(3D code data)
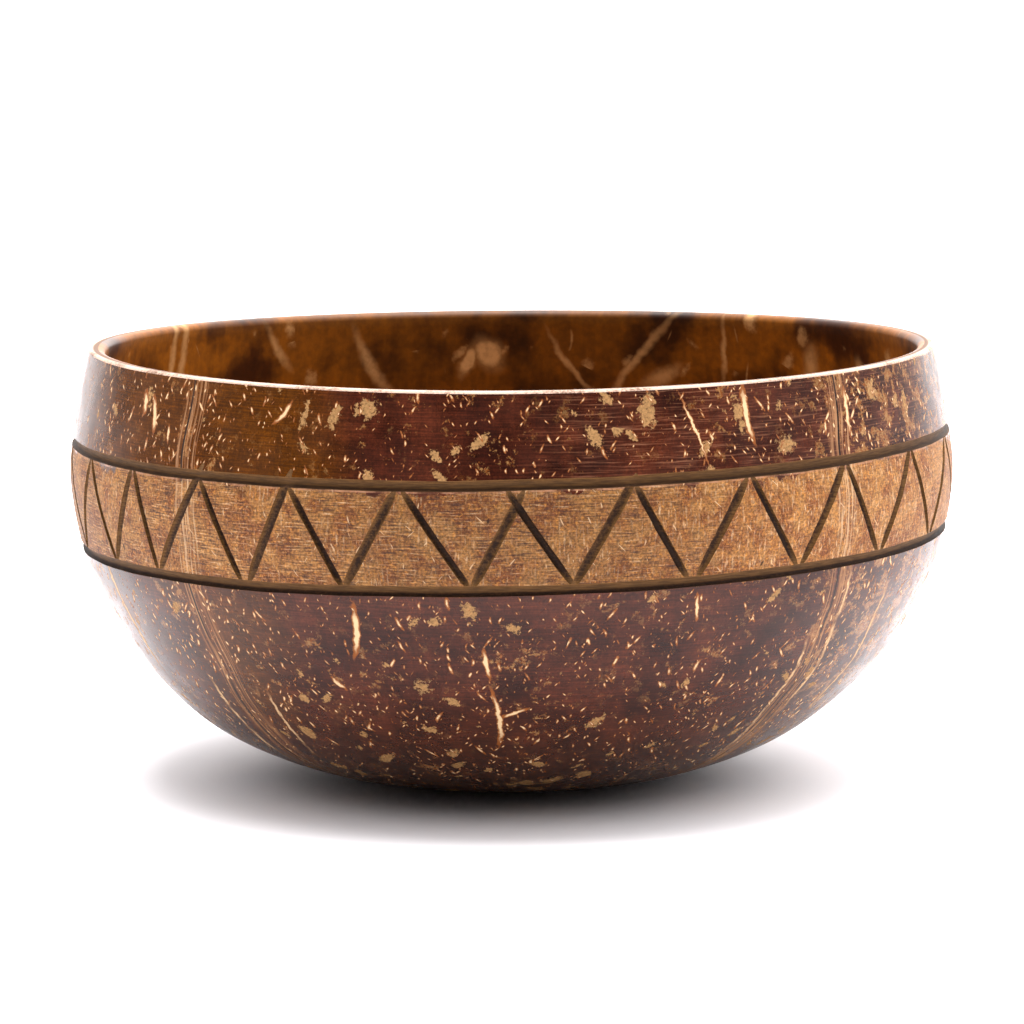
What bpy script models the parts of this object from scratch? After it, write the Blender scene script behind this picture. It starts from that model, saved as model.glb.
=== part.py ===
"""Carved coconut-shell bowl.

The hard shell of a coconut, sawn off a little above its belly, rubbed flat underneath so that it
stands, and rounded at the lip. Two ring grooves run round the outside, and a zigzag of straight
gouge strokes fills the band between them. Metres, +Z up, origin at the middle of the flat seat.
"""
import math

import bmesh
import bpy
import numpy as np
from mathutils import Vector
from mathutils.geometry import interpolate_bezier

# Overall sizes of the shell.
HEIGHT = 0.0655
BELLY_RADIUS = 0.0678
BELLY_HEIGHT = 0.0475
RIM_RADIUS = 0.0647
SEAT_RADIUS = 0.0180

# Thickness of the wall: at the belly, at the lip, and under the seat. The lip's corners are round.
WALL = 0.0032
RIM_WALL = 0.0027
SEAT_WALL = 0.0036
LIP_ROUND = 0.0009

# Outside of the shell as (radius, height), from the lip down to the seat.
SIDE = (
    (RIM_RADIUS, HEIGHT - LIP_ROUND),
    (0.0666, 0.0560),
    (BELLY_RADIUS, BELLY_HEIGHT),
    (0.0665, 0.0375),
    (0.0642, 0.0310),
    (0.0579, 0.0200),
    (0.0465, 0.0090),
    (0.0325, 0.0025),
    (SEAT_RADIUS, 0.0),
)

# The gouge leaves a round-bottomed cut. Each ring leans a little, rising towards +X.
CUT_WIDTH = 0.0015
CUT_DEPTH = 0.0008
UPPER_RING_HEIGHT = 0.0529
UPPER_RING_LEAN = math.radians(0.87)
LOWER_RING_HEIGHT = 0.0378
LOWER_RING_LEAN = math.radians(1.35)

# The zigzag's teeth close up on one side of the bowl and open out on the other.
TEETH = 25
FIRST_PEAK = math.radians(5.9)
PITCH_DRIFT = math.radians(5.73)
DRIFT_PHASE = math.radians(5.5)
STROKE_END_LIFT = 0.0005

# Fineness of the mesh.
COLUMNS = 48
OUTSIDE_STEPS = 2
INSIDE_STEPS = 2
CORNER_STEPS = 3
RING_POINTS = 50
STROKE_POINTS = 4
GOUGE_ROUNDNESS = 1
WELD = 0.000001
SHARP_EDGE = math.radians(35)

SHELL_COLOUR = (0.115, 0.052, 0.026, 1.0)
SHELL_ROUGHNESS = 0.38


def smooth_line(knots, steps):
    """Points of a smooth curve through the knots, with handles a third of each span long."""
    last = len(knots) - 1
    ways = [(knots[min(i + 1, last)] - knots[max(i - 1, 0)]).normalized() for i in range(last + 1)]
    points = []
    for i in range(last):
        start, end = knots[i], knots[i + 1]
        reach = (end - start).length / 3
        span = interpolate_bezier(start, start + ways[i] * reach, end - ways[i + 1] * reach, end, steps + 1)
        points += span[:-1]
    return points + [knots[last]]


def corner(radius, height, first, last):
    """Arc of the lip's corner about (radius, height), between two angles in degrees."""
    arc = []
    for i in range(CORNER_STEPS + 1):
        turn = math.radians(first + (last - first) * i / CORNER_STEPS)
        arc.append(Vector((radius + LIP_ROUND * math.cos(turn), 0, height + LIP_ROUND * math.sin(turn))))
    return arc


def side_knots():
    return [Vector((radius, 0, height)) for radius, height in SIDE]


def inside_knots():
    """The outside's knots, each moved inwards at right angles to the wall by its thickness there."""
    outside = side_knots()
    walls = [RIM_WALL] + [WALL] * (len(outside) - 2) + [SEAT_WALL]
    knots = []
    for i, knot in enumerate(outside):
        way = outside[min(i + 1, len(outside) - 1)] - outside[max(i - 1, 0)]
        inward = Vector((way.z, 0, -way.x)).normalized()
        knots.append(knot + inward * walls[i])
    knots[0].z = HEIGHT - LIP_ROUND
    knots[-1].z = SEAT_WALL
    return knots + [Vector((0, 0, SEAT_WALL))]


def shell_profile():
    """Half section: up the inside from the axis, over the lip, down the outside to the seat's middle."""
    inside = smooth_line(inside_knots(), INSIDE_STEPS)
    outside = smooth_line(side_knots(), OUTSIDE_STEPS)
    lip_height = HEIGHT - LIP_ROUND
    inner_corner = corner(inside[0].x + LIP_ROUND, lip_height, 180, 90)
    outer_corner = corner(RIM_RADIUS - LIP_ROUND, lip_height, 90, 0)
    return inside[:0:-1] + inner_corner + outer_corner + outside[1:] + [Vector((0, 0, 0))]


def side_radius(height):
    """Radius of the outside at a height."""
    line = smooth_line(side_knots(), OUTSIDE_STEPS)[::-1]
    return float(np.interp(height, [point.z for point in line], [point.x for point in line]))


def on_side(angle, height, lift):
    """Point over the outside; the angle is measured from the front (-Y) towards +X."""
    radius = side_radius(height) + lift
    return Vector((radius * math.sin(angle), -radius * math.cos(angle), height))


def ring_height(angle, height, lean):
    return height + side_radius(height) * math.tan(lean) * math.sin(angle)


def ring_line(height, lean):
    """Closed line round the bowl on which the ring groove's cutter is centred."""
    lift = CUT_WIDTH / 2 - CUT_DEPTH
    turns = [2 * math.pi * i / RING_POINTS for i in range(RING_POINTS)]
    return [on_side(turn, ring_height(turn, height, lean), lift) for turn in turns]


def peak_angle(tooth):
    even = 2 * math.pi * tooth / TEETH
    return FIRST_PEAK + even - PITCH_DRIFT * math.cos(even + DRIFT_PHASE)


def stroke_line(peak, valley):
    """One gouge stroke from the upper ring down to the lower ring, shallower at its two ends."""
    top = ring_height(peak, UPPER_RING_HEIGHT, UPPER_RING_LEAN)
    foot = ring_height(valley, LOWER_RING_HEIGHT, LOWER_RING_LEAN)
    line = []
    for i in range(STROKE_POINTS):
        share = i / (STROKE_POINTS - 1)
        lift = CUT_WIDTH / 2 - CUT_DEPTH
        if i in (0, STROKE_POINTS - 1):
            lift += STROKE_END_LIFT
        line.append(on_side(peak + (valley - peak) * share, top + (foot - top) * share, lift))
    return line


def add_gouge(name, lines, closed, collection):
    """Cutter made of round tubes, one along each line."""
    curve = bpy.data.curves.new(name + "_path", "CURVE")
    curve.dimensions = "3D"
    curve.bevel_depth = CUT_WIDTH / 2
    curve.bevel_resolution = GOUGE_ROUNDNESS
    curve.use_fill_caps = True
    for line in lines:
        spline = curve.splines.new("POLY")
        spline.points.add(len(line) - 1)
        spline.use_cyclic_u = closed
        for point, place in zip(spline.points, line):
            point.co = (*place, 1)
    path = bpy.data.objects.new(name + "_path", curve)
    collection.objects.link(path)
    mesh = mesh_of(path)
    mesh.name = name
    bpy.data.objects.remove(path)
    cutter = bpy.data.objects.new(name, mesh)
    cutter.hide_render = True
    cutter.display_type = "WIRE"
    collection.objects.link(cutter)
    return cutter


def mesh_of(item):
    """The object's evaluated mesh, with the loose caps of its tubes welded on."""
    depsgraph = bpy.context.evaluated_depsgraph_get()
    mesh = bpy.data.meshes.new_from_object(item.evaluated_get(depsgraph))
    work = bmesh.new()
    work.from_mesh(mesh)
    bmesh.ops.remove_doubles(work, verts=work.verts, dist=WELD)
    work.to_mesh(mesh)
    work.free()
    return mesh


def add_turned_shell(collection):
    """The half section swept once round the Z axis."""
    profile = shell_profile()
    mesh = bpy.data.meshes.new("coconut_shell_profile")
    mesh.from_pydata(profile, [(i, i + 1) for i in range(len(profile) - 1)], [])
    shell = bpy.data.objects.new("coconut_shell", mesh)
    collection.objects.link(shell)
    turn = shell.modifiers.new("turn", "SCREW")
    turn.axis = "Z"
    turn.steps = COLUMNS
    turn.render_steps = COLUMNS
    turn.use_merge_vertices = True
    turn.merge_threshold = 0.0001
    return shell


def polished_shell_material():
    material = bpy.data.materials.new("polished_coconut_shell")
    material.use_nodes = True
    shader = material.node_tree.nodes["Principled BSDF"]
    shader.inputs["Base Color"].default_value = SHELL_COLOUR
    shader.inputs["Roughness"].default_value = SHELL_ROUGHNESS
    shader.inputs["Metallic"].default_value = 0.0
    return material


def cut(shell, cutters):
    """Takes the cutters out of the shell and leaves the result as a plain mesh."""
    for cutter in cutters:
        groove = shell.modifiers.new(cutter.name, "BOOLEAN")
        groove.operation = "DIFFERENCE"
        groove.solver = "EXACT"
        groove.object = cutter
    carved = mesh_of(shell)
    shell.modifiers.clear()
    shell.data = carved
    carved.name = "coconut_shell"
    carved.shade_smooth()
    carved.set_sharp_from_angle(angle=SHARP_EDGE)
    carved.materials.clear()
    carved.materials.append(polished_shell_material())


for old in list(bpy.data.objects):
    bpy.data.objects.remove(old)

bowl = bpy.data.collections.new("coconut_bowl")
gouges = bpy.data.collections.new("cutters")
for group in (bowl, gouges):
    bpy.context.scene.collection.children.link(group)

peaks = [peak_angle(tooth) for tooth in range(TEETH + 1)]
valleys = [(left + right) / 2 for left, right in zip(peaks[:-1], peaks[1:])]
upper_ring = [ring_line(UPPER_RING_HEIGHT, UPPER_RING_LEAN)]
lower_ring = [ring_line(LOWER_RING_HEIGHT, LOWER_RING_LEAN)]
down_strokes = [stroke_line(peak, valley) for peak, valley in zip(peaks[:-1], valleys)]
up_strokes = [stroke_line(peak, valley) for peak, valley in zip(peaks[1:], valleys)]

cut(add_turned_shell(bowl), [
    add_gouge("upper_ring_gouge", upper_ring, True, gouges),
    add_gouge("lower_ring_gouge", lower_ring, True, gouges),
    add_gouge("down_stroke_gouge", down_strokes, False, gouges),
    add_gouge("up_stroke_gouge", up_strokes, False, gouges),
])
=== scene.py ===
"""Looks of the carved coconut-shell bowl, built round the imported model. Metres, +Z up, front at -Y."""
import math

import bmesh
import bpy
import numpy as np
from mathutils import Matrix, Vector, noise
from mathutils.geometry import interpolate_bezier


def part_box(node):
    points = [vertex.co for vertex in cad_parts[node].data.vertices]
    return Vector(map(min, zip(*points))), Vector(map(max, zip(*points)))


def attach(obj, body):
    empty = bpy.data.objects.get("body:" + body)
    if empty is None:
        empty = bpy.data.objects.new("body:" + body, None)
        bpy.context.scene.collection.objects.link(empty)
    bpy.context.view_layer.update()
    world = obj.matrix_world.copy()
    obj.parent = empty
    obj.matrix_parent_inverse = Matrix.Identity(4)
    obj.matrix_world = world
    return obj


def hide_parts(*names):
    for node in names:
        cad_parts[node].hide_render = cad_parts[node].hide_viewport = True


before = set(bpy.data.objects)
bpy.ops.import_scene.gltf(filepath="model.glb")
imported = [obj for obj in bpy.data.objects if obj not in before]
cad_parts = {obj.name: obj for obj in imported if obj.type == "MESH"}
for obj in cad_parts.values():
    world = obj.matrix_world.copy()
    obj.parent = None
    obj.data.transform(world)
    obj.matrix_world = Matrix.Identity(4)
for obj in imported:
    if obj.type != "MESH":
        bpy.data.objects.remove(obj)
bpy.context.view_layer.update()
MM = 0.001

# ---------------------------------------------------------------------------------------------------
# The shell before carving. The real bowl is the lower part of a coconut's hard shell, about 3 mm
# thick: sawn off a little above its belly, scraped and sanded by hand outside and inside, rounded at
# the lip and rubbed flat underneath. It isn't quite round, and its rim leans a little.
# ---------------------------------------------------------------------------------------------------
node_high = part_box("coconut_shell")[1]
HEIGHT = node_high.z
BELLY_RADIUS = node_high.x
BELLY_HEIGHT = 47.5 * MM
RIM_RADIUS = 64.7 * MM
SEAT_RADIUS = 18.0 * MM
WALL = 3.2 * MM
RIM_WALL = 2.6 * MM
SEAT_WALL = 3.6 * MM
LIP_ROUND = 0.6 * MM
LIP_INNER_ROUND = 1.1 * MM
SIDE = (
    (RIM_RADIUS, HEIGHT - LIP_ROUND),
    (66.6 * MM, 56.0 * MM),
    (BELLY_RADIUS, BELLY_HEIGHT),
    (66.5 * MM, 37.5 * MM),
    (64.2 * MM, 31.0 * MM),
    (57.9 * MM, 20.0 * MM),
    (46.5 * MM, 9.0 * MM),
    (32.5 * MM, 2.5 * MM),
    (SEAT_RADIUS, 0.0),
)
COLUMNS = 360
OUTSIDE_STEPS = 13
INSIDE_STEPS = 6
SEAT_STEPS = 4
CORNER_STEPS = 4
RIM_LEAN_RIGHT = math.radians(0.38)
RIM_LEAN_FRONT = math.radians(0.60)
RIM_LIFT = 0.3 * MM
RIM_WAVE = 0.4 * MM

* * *

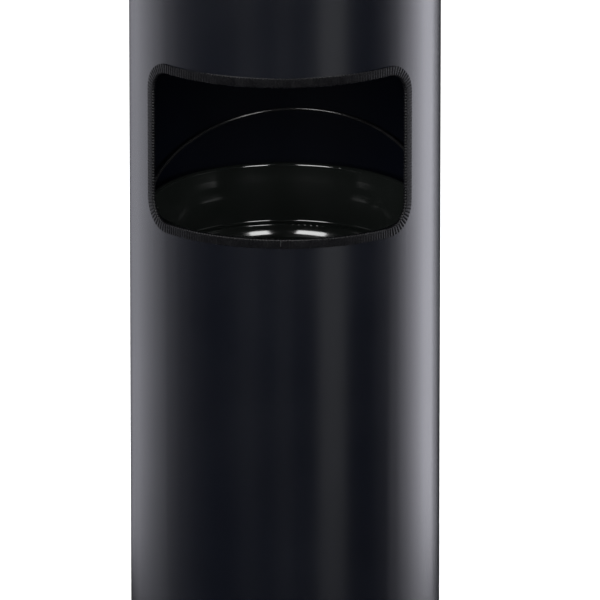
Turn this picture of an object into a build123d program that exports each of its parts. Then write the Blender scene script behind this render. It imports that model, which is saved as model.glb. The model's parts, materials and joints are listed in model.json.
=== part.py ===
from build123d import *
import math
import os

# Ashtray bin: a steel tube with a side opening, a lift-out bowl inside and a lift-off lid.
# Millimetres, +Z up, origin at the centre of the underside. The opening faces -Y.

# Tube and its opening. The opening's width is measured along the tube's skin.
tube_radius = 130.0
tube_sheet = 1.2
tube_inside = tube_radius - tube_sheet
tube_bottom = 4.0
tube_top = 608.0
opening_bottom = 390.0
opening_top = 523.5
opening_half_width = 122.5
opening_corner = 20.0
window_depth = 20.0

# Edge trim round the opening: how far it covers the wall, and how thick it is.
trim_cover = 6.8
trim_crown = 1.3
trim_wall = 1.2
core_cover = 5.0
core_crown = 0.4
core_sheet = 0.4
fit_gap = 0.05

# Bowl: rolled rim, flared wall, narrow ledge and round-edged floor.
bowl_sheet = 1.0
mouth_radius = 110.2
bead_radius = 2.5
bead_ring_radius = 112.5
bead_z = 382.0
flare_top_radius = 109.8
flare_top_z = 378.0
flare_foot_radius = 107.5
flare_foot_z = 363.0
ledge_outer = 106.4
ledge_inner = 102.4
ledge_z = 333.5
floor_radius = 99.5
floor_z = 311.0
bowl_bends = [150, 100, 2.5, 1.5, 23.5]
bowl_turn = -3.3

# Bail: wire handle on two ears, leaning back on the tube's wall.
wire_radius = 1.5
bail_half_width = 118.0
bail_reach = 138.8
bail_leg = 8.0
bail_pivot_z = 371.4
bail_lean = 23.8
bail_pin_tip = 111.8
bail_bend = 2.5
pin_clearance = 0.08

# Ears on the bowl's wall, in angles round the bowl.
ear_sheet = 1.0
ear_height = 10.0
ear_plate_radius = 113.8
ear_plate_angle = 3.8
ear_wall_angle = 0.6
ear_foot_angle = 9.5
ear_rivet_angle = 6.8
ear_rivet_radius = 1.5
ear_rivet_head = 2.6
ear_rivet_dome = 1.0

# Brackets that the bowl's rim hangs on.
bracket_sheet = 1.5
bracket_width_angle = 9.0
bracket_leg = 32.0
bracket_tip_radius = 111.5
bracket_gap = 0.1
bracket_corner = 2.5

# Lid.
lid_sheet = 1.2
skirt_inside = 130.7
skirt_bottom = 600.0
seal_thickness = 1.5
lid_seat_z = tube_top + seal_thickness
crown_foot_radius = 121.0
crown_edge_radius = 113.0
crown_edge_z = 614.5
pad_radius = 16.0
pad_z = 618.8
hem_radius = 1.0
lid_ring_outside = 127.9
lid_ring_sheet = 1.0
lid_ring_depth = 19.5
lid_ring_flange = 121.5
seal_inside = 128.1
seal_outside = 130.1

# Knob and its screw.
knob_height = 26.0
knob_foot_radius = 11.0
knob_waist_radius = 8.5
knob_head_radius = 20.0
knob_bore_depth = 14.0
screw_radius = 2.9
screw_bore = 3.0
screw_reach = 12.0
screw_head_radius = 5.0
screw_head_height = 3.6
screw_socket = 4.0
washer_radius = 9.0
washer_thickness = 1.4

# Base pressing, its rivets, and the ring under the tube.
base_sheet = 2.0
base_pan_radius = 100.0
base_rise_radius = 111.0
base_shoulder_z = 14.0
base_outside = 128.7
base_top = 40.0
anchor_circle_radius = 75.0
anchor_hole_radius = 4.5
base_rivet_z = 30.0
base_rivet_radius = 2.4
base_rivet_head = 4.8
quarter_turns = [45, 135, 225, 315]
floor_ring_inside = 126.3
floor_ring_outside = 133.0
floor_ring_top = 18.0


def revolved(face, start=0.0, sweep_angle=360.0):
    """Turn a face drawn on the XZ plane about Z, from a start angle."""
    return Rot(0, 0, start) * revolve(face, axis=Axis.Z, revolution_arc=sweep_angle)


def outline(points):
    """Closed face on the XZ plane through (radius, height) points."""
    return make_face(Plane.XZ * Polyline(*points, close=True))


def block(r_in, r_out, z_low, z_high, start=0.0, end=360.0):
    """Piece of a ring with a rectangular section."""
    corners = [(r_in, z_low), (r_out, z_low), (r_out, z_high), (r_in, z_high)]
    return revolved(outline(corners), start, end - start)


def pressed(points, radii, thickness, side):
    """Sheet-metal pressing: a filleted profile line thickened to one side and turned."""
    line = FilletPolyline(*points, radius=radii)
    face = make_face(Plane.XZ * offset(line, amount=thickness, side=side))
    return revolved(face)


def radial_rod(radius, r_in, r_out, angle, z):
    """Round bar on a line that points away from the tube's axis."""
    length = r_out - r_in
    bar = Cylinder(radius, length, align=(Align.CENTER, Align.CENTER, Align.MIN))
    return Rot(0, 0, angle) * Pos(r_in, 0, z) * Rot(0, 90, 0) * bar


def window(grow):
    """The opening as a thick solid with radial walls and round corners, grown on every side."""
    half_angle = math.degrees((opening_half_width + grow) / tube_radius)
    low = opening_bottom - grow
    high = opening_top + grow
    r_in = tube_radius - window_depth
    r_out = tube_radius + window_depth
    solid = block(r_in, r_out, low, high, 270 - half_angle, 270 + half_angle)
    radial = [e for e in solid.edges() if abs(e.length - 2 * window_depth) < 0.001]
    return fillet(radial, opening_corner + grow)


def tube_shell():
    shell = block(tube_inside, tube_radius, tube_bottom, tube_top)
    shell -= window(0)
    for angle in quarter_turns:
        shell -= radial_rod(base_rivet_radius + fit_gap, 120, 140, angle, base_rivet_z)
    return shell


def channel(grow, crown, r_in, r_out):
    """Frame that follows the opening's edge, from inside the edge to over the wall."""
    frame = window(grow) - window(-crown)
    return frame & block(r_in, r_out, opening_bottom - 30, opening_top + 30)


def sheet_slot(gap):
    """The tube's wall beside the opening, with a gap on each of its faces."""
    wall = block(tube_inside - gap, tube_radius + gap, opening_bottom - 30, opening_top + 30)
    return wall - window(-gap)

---

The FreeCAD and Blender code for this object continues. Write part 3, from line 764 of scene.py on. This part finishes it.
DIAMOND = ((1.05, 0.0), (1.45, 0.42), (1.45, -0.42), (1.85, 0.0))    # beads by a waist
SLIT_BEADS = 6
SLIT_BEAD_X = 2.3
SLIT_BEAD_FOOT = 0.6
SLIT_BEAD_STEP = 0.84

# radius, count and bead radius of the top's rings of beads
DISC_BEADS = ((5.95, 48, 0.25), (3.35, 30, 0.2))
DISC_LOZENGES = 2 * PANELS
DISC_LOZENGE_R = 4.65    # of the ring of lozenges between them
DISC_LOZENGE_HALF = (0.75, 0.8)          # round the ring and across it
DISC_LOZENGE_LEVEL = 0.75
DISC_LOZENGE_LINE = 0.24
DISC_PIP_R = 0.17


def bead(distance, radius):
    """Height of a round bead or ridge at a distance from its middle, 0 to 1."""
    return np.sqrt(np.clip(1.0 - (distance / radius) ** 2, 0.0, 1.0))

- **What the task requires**
Extract exactly and only the lines above from the line containing "What bpy script" through the line containing "LOWER_RING_LEAN = math.radians(1.35)", both end lines included.

- **The completed task**
What bpy script models the parts of this object from scratch? After it, write the Blender scene script behind this picture. It starts from that model, saved as model.glb.
=== part.py ===
"""Carved coconut-shell bowl.

The hard shell of a coconut, sawn off a little above its belly, rubbed flat underneath so that it
stands, and rounded at the lip. Two ring grooves run round the outside, and a zigzag of straight
gouge strokes fills the band between them. Metres, +Z up, origin at the middle of the flat seat.
"""
import math

import bmesh
import bpy
import numpy as np
from mathutils import Vector
from mathutils.geometry import interpolate_bezier

# Overall sizes of the shell.
HEIGHT = 0.0655
BELLY_RADIUS = 0.0678
BELLY_HEIGHT = 0.0475
RIM_RADIUS = 0.0647
SEAT_RADIUS = 0.0180

# Thickness of the wall: at the belly, at the lip, and under the seat. The lip's corners are round.
WALL = 0.0032
RIM_WALL = 0.0027
SEAT_WALL = 0.0036
LIP_ROUND = 0.0009

# Outside of the shell as (radius, height), from the lip down to the seat.
SIDE = (
    (RIM_RADIUS, HEIGHT - LIP_ROUND),
    (0.0666, 0.0560),
    (BELLY_RADIUS, BELLY_HEIGHT),
    (0.0665, 0.0375),
    (0.0642, 0.0310),
    (0.0579, 0.0200),
    (0.0465, 0.0090),
    (0.0325, 0.0025),
    (SEAT_RADIUS, 0.0),
)

# The gouge leaves a round-bottomed cut. Each ring leans a little, rising towards +X.
CUT_WIDTH = 0.0015
CUT_DEPTH = 0.0008
UPPER_RING_HEIGHT = 0.0529
UPPER_RING_LEAN = math.radians(0.87)
LOWER_RING_HEIGHT = 0.0378
LOWER_RING_LEAN = math.radians(1.35)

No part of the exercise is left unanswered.